Material provided:
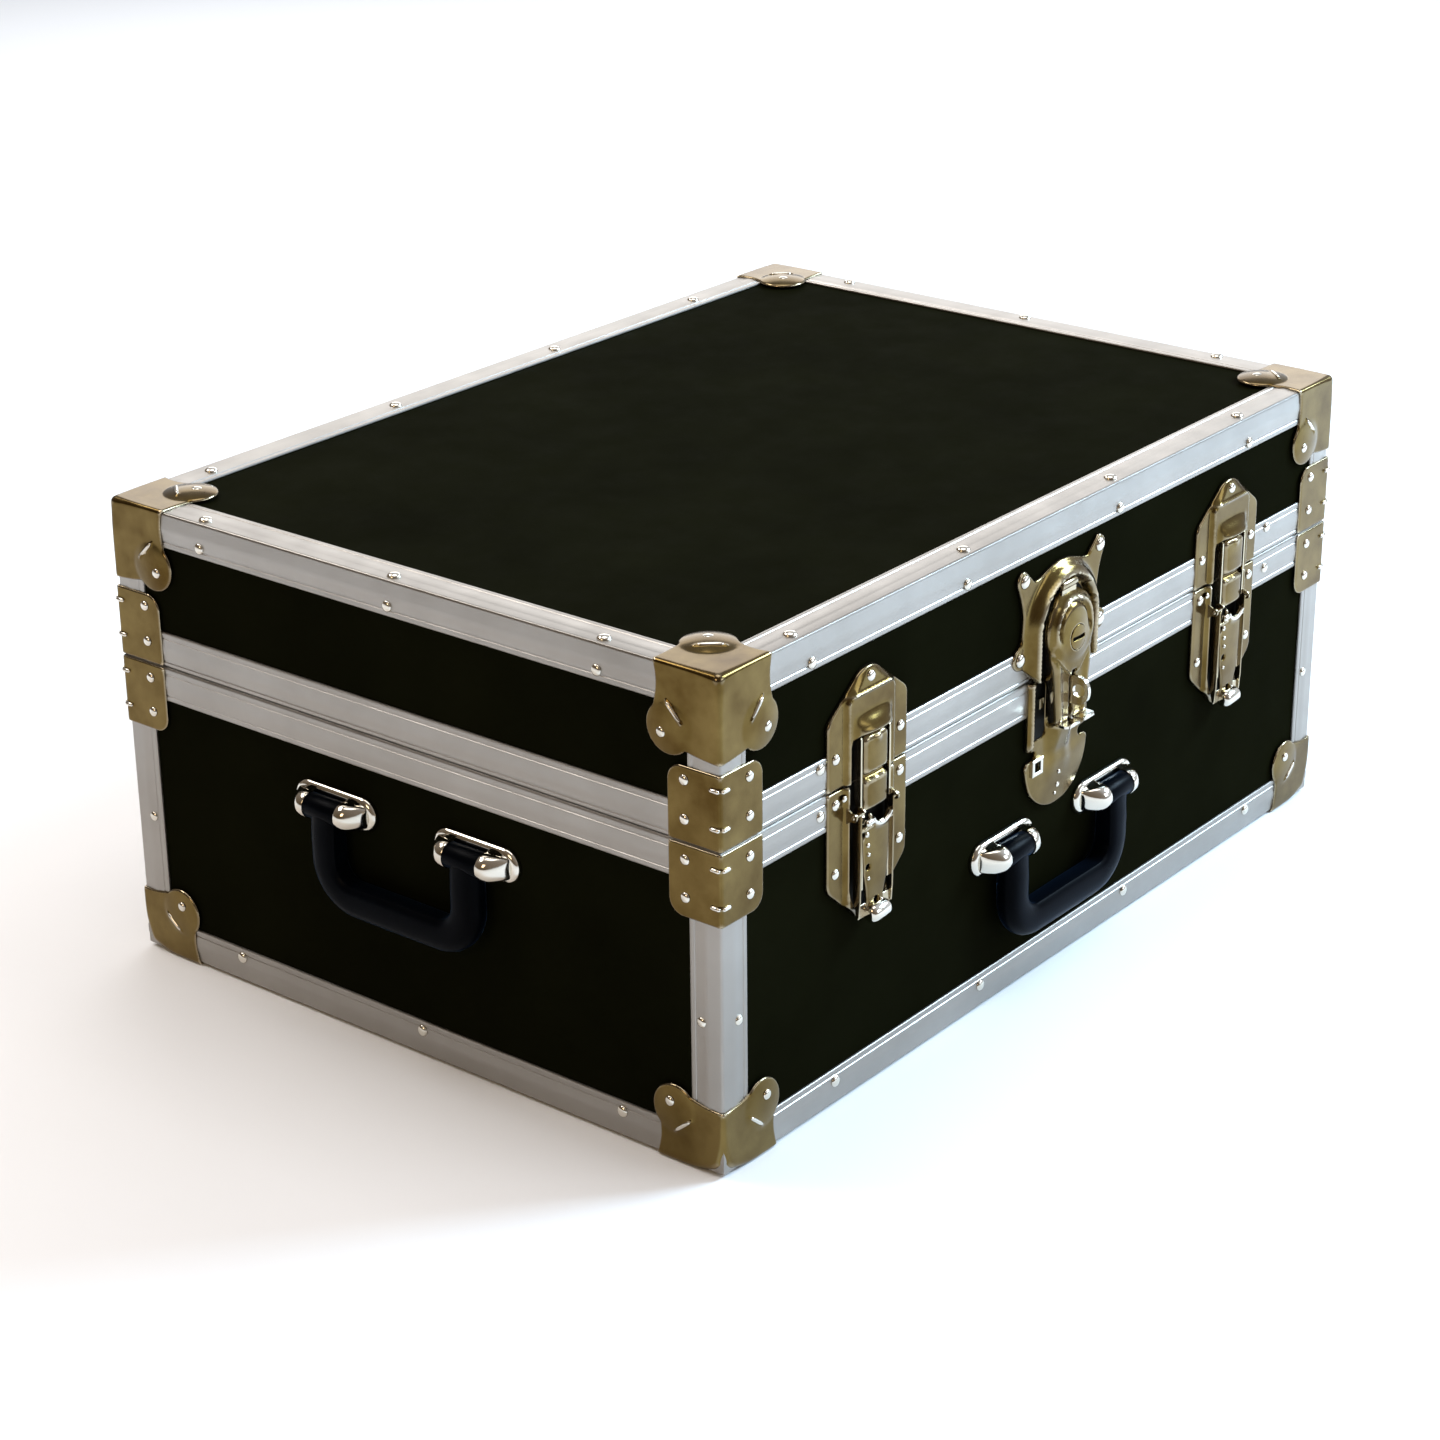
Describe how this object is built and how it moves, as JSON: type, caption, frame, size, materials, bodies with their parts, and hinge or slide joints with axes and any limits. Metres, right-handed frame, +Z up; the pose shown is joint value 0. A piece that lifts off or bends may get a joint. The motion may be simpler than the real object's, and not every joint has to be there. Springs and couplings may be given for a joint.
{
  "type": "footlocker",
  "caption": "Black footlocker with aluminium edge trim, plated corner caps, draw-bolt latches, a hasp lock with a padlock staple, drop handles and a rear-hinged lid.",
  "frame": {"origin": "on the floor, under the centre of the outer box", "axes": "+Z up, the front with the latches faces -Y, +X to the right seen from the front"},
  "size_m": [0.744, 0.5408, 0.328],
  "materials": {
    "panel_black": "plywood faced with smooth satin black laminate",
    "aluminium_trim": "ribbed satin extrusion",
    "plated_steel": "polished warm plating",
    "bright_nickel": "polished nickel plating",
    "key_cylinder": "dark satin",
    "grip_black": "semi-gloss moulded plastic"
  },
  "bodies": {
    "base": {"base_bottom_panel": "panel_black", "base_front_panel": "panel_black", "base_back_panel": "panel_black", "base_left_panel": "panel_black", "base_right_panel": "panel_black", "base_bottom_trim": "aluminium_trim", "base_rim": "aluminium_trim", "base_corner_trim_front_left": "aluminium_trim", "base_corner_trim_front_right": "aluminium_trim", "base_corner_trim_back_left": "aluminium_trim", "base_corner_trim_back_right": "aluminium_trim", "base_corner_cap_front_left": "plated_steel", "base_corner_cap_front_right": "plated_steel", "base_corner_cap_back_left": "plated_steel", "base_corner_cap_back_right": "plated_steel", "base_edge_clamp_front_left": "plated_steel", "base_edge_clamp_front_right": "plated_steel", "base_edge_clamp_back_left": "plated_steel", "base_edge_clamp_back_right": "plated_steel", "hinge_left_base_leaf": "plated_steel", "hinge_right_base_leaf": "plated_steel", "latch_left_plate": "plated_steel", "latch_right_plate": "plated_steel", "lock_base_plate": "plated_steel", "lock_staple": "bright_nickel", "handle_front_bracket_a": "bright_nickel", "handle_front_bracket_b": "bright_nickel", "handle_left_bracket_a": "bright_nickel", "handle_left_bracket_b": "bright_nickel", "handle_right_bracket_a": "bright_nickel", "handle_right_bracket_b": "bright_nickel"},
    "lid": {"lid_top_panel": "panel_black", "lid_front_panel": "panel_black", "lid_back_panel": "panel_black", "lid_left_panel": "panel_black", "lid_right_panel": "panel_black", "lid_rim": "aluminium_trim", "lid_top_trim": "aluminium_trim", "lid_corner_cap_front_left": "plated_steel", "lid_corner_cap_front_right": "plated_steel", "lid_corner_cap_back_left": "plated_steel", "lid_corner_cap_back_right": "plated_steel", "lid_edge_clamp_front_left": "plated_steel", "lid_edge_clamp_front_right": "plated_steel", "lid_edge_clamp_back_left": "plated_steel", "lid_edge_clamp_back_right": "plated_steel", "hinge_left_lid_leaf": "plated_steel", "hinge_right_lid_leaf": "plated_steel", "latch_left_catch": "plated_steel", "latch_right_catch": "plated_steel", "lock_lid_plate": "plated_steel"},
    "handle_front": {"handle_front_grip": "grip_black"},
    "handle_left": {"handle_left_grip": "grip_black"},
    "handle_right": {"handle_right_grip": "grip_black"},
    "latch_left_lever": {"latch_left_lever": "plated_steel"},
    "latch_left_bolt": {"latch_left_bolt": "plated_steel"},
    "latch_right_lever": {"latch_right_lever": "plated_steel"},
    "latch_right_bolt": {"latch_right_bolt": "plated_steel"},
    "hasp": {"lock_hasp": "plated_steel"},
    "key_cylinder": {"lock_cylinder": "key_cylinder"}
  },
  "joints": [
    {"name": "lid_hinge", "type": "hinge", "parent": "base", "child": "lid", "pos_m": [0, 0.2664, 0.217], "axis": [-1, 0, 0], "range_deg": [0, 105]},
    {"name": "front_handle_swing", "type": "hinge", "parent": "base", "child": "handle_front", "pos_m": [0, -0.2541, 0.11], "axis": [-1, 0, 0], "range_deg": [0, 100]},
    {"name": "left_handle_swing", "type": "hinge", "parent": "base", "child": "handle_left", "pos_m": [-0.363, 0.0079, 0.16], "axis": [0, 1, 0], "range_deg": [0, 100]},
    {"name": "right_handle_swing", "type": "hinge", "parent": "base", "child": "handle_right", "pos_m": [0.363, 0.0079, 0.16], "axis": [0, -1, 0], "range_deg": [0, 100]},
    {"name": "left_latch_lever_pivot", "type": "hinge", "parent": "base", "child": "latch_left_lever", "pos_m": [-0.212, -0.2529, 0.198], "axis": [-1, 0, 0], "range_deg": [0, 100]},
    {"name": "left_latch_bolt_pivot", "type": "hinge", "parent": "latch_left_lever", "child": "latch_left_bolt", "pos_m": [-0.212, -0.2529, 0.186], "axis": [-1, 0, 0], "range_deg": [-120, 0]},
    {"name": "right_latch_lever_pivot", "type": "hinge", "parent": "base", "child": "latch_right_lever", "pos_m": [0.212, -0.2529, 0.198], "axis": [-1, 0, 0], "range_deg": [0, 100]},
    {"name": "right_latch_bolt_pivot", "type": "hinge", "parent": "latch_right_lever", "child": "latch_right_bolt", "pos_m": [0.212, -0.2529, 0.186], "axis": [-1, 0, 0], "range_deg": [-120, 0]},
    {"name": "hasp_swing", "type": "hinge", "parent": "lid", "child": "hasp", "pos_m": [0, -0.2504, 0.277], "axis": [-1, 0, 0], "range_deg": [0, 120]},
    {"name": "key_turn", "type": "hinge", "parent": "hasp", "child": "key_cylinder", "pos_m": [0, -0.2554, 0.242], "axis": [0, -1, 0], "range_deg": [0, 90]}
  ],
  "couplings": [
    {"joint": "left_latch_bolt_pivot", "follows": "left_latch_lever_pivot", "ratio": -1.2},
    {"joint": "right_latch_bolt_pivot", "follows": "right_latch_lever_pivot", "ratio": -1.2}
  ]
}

Exercise aim: Produce an exact copy of the whole listing.

Output:
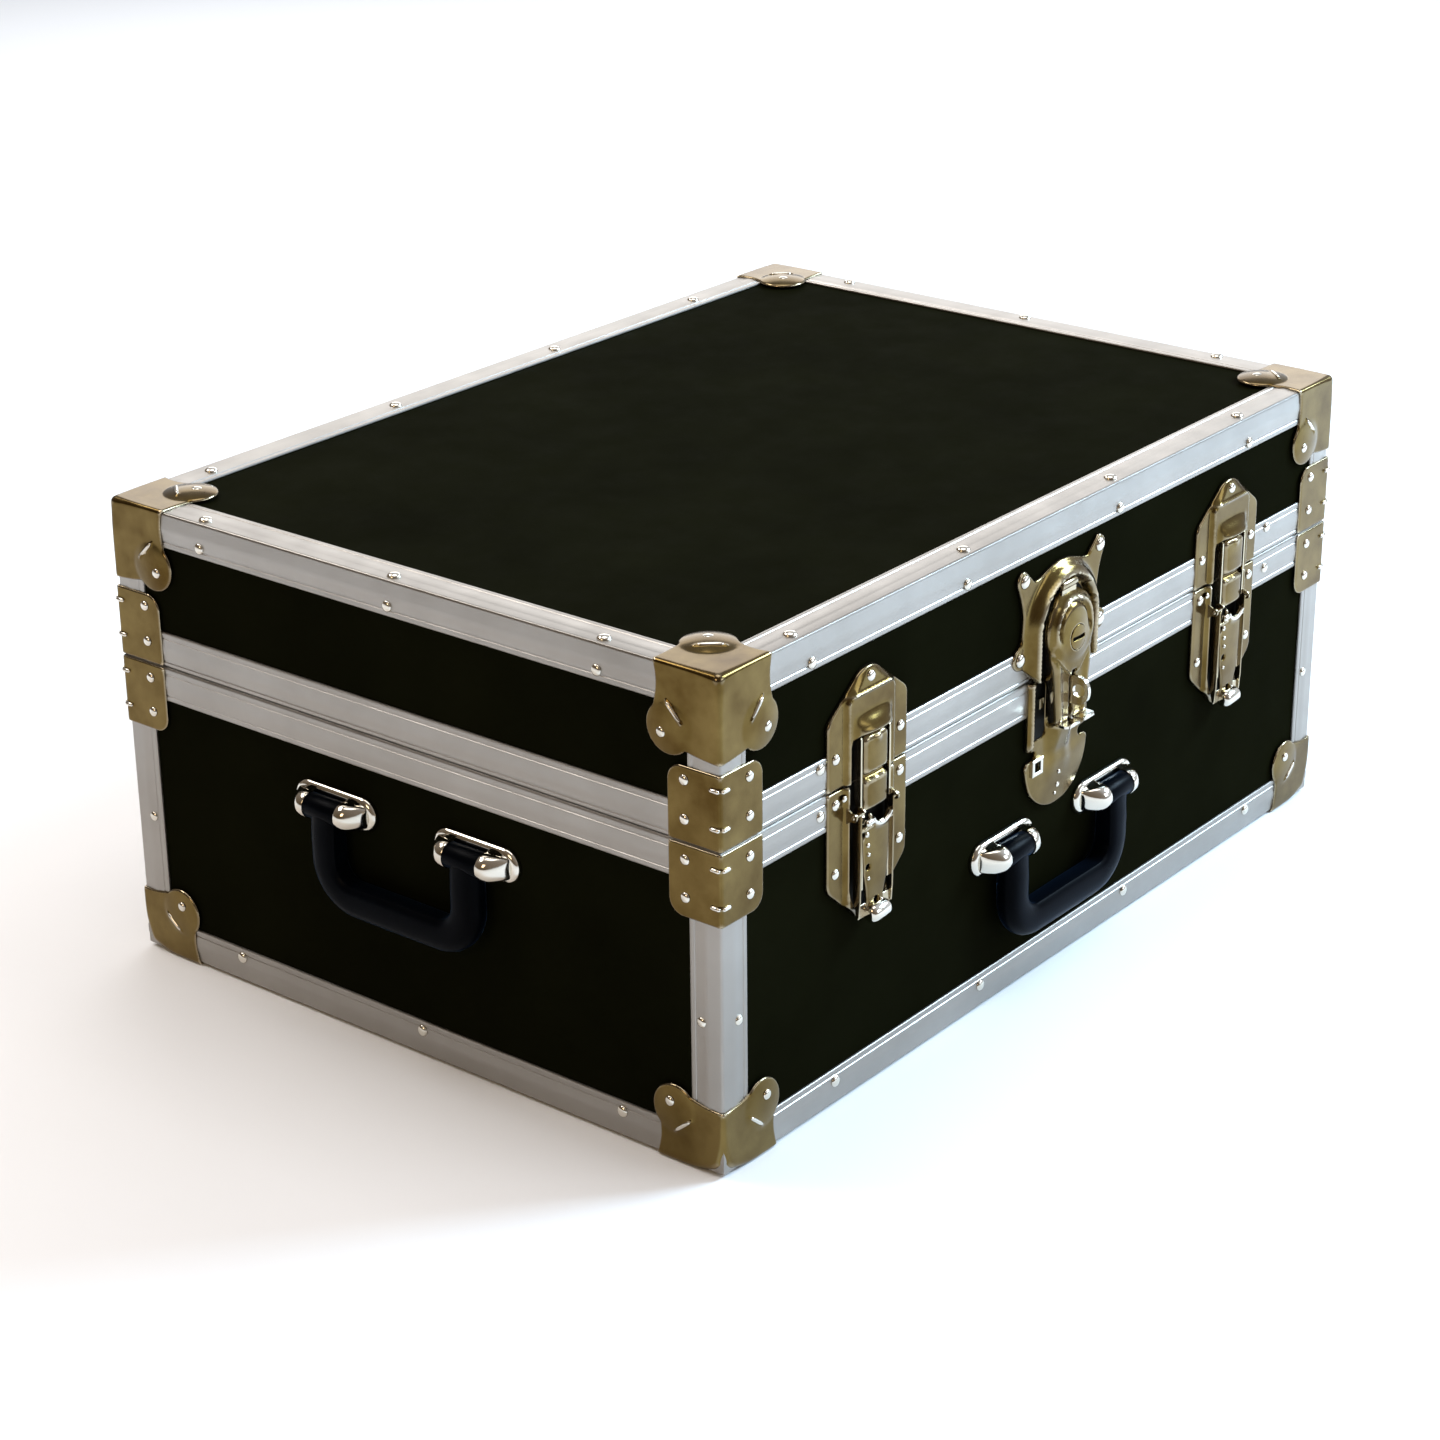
Describe how this object is built and how it moves, as JSON: type, caption, frame, size, materials, bodies with their parts, and hinge or slide joints with axes and any limits. Metres, right-handed frame, +Z up; the pose shown is joint value 0. A piece that lifts off or bends may get a joint. The motion may be simpler than the real object's, and not every joint has to be there. Springs and couplings may be given for a joint.
{
  "type": "footlocker",
  "caption": "Black footlocker with aluminium edge trim, plated corner caps, draw-bolt latches, a hasp lock with a padlock staple, drop handles and a rear-hinged lid.",
  "frame": {"origin": "on the floor, under the centre of the outer box", "axes": "+Z up, the front with the latches faces -Y, +X to the right seen from the front"},
  "size_m": [0.744, 0.5408, 0.328],
  "materials": {
    "panel_black": "plywood faced with smooth satin black laminate",
    "aluminium_trim": "ribbed satin extrusion",
    "plated_steel": "polished warm plating",
    "bright_nickel": "polished nickel plating",
    "key_cylinder": "dark satin",
    "grip_black": "semi-gloss moulded plastic"
  },
  "bodies": {
    "base": {"base_bottom_panel": "panel_black", "base_front_panel": "panel_black", "base_back_panel": "panel_black", "base_left_panel": "panel_black", "base_right_panel": "panel_black", "base_bottom_trim": "aluminium_trim", "base_rim": "aluminium_trim", "base_corner_trim_front_left": "aluminium_trim", "base_corner_trim_front_right": "aluminium_trim", "base_corner_trim_back_left": "aluminium_trim", "base_corner_trim_back_right": "aluminium_trim", "base_corner_cap_front_left": "plated_steel", "base_corner_cap_front_right": "plated_steel", "base_corner_cap_back_left": "plated_steel", "base_corner_cap_back_right": "plated_steel", "base_edge_clamp_front_left": "plated_steel", "base_edge_clamp_front_right": "plated_steel", "base_edge_clamp_back_left": "plated_steel", "base_edge_clamp_back_right": "plated_steel", "hinge_left_base_leaf": "plated_steel", "hinge_right_base_leaf": "plated_steel", "latch_left_plate": "plated_steel", "latch_right_plate": "plated_steel", "lock_base_plate": "plated_steel", "lock_staple": "bright_nickel", "handle_front_bracket_a": "bright_nickel", "handle_front_bracket_b": "bright_nickel", "handle_left_bracket_a": "bright_nickel", "handle_left_bracket_b": "bright_nickel", "handle_right_bracket_a": "bright_nickel", "handle_right_bracket_b": "bright_nickel"},
    "lid": {"lid_top_panel": "panel_black", "lid_front_panel": "panel_black", "lid_back_panel": "panel_black", "lid_left_panel": "panel_black", "lid_right_panel": "panel_black", "lid_rim": "aluminium_trim", "lid_top_trim": "aluminium_trim", "lid_corner_cap_front_left": "plated_steel", "lid_corner_cap_front_right": "plated_steel", "lid_corner_cap_back_left": "plated_steel", "lid_corner_cap_back_right": "plated_steel", "lid_edge_clamp_front_left": "plated_steel", "lid_edge_clamp_front_right": "plated_steel", "lid_edge_clamp_back_left": "plated_steel", "lid_edge_clamp_back_right": "plated_steel", "hinge_left_lid_leaf": "plated_steel", "hinge_right_lid_leaf": "plated_steel", "latch_left_catch": "plated_steel", "latch_right_catch": "plated_steel", "lock_lid_plate": "plated_steel"},
    "handle_front": {"handle_front_grip": "grip_black"},
    "handle_left": {"handle_left_grip": "grip_black"},
    "handle_right": {"handle_right_grip": "grip_black"},
    "latch_left_lever": {"latch_left_lever": "plated_steel"},
    "latch_left_bolt": {"latch_left_bolt": "plated_steel"},
    "latch_right_lever": {"latch_right_lever": "plated_steel"},
    "latch_right_bolt": {"latch_right_bolt": "plated_steel"},
    "hasp": {"lock_hasp": "plated_steel"},
    "key_cylinder": {"lock_cylinder": "key_cylinder"}
  },
  "joints": [
    {"name": "lid_hinge", "type": "hinge", "parent": "base", "child": "lid", "pos_m": [0, 0.2664, 0.217], "axis": [-1, 0, 0], "range_deg": [0, 105]},
    {"name": "front_handle_swing", "type": "hinge", "parent": "base", "child": "handle_front", "pos_m": [0, -0.2541, 0.11], "axis": [-1, 0, 0], "range_deg": [0, 100]},
    {"name": "left_handle_swing", "type": "hinge", "parent": "base", "child": "handle_left", "pos_m": [-0.363, 0.0079, 0.16], "axis": [0, 1, 0], "range_deg": [0, 100]},
    {"name": "right_handle_swing", "type": "hinge", "parent": "base", "child": "handle_right", "pos_m": [0.363, 0.0079, 0.16], "axis": [0, -1, 0], "range_deg": [0, 100]},
    {"name": "left_latch_lever_pivot", "type": "hinge", "parent": "base", "child": "latch_left_lever", "pos_m": [-0.212, -0.2529, 0.198], "axis": [-1, 0, 0], "range_deg": [0, 100]},
    {"name": "left_latch_bolt_pivot", "type": "hinge", "parent": "latch_left_lever", "child": "latch_left_bolt", "pos_m": [-0.212, -0.2529, 0.186], "axis": [-1, 0, 0], "range_deg": [-120, 0]},
    {"name": "right_latch_lever_pivot", "type": "hinge", "parent": "base", "child": "latch_right_lever", "pos_m": [0.212, -0.2529, 0.198], "axis": [-1, 0, 0], "range_deg": [0, 100]},
    {"name": "right_latch_bolt_pivot", "type": "hinge", "parent": "latch_right_lever", "child": "latch_right_bolt", "pos_m": [0.212, -0.2529, 0.186], "axis": [-1, 0, 0], "range_deg": [-120, 0]},
    {"name": "hasp_swing", "type": "hinge", "parent": "lid", "child": "hasp", "pos_m": [0, -0.2504, 0.277], "axis": [-1, 0, 0], "range_deg": [0, 120]},
    {"name": "key_turn", "type": "hinge", "parent": "hasp", "child": "key_cylinder", "pos_m": [0, -0.2554, 0.242], "axis": [0, -1, 0], "range_deg": [0, 90]}
  ],
  "couplings": [
    {"joint": "left_latch_bolt_pivot", "follows": "left_latch_lever_pivot", "ratio": -1.2},
    {"joint": "right_latch_bolt_pivot", "follows": "right_latch_lever_pivot", "ratio": -1.2}
  ]
}